What is needed | Output the data exactly, with every line intact.

Information shown |
START
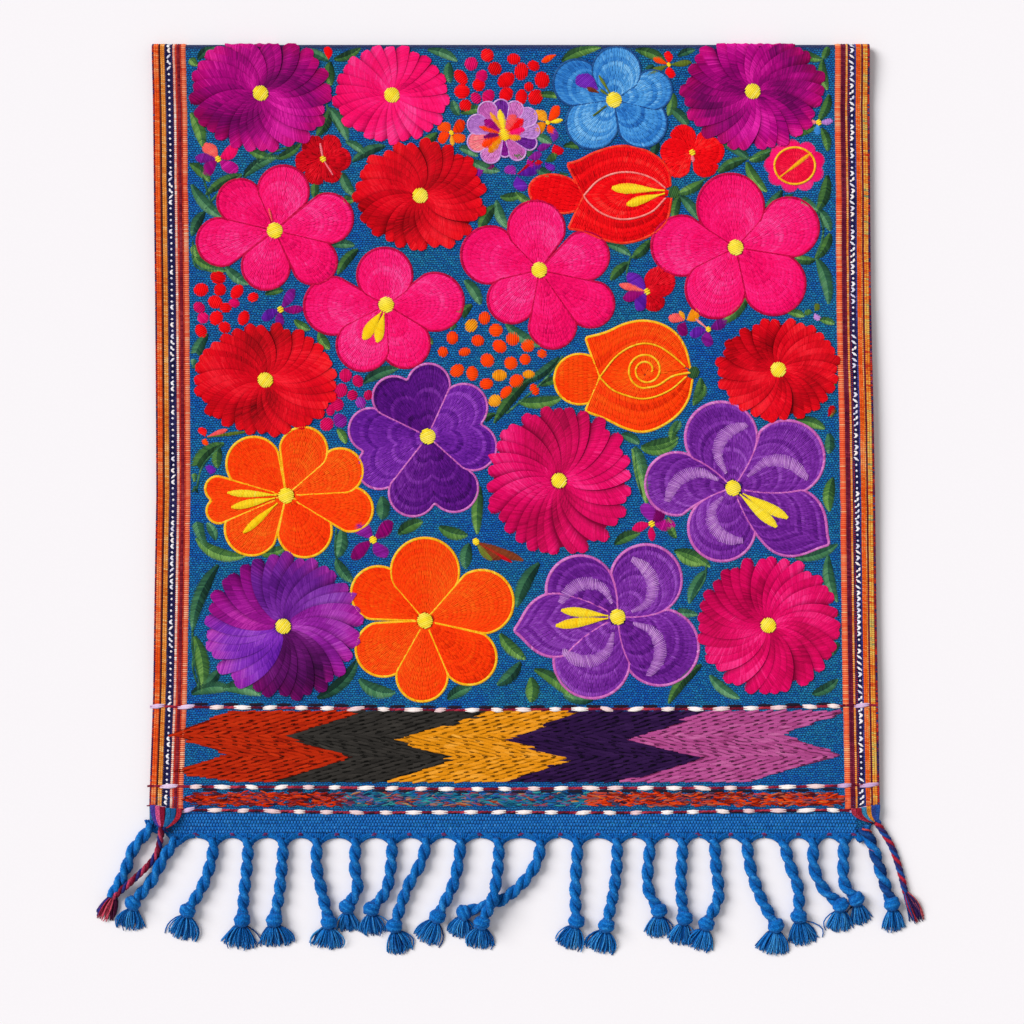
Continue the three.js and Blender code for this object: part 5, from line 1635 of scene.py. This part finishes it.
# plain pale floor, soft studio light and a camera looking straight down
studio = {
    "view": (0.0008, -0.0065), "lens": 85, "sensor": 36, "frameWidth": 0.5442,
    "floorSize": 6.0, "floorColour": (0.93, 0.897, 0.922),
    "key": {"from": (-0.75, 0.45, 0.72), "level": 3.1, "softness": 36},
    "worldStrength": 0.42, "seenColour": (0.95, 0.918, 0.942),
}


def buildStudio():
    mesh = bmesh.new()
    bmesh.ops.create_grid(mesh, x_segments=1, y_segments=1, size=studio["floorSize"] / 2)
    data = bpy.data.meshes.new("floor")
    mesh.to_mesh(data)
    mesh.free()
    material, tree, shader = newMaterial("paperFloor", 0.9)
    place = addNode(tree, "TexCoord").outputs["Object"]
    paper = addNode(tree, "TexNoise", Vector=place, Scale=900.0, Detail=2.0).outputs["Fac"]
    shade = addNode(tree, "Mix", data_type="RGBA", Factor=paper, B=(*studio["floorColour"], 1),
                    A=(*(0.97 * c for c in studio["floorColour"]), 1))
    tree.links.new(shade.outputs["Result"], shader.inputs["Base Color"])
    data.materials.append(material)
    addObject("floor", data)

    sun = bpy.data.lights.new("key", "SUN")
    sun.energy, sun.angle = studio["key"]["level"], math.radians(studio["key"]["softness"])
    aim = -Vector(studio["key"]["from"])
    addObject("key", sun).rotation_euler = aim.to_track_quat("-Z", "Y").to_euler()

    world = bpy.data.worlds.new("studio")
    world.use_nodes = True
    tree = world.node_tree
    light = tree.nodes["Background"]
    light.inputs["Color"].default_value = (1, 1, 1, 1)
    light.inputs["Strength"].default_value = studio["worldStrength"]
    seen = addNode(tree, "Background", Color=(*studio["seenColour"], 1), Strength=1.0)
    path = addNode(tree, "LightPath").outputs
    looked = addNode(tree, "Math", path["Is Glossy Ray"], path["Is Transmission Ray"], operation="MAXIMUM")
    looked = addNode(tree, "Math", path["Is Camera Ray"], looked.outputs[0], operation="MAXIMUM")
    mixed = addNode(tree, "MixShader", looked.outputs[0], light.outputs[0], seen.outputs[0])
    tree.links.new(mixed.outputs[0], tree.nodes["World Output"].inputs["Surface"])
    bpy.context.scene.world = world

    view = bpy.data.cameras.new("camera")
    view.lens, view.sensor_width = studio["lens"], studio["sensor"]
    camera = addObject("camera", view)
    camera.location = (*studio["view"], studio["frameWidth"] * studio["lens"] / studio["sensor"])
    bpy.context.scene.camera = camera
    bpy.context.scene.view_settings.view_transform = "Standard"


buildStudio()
END
Solution to the exercise |
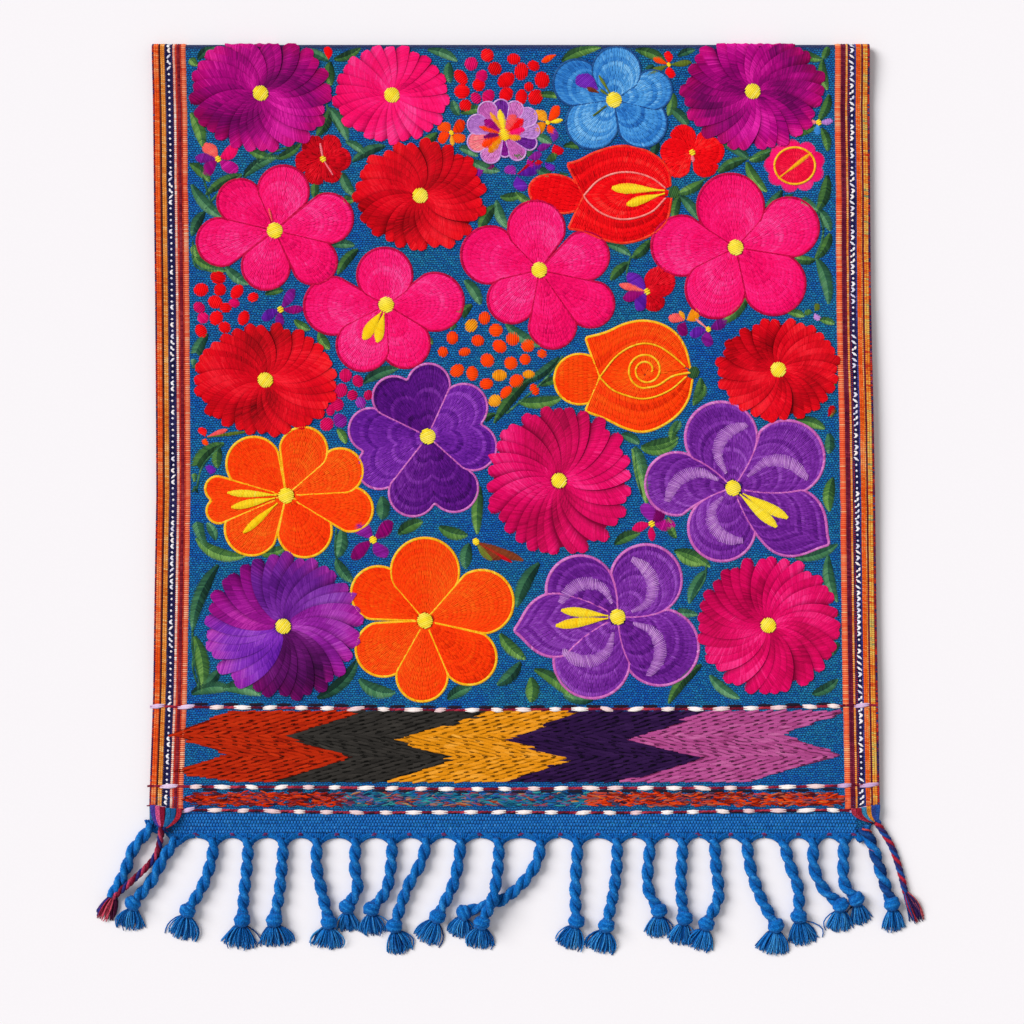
Continue the three.js and Blender code for this object: part 5, from line 1635 of scene.py. This part finishes it.
# plain pale floor, soft studio light and a camera looking straight down
studio = {
    "view": (0.0008, -0.0065), "lens": 85, "sensor": 36, "frameWidth": 0.5442,
    "floorSize": 6.0, "floorColour": (0.93, 0.897, 0.922),
    "key": {"from": (-0.75, 0.45, 0.72), "level": 3.1, "softness": 36},
    "worldStrength": 0.42, "seenColour": (0.95, 0.918, 0.942),
}


def buildStudio():
    mesh = bmesh.new()
    bmesh.ops.create_grid(mesh, x_segments=1, y_segments=1, size=studio["floorSize"] / 2)
    data = bpy.data.meshes.new("floor")
    mesh.to_mesh(data)
    mesh.free()
    material, tree, shader = newMaterial("paperFloor", 0.9)
    place = addNode(tree, "TexCoord").outputs["Object"]
    paper = addNode(tree, "TexNoise", Vector=place, Scale=900.0, Detail=2.0).outputs["Fac"]
    shade = addNode(tree, "Mix", data_type="RGBA", Factor=paper, B=(*studio["floorColour"], 1),
                    A=(*(0.97 * c for c in studio["floorColour"]), 1))
    tree.links.new(shade.outputs["Result"], shader.inputs["Base Color"])
    data.materials.append(material)
    addObject("floor", data)

    sun = bpy.data.lights.new("key", "SUN")
    sun.energy, sun.angle = studio["key"]["level"], math.radians(studio["key"]["softness"])
    aim = -Vector(studio["key"]["from"])
    addObject("key", sun).rotation_euler = aim.to_track_quat("-Z", "Y").to_euler()

    world = bpy.data.worlds.new("studio")
    world.use_nodes = True
    tree = world.node_tree
    light = tree.nodes["Background"]
    light.inputs["Color"].default_value = (1, 1, 1, 1)
    light.inputs["Strength"].default_value = studio["worldStrength"]
    seen = addNode(tree, "Background", Color=(*studio["seenColour"], 1), Strength=1.0)
    path = addNode(tree, "LightPath").outputs
    looked = addNode(tree, "Math", path["Is Glossy Ray"], path["Is Transmission Ray"], operation="MAXIMUM")
    looked = addNode(tree, "Math", path["Is Camera Ray"], looked.outputs[0], operation="MAXIMUM")
    mixed = addNode(tree, "MixShader", looked.outputs[0], light.outputs[0], seen.outputs[0])
    tree.links.new(mixed.outputs[0], tree.nodes["World Output"].inputs["Surface"])
    bpy.context.scene.world = world

    view = bpy.data.cameras.new("camera")
    view.lens, view.sensor_width = studio["lens"], studio["sensor"]
    camera = addObject("camera", view)
    camera.location = (*studio["view"], studio["frameWidth"] * studio["lens"] / studio["sensor"])
    bpy.context.scene.camera = camera
    bpy.context.scene.view_settings.view_transform = "Standard"


buildStudio()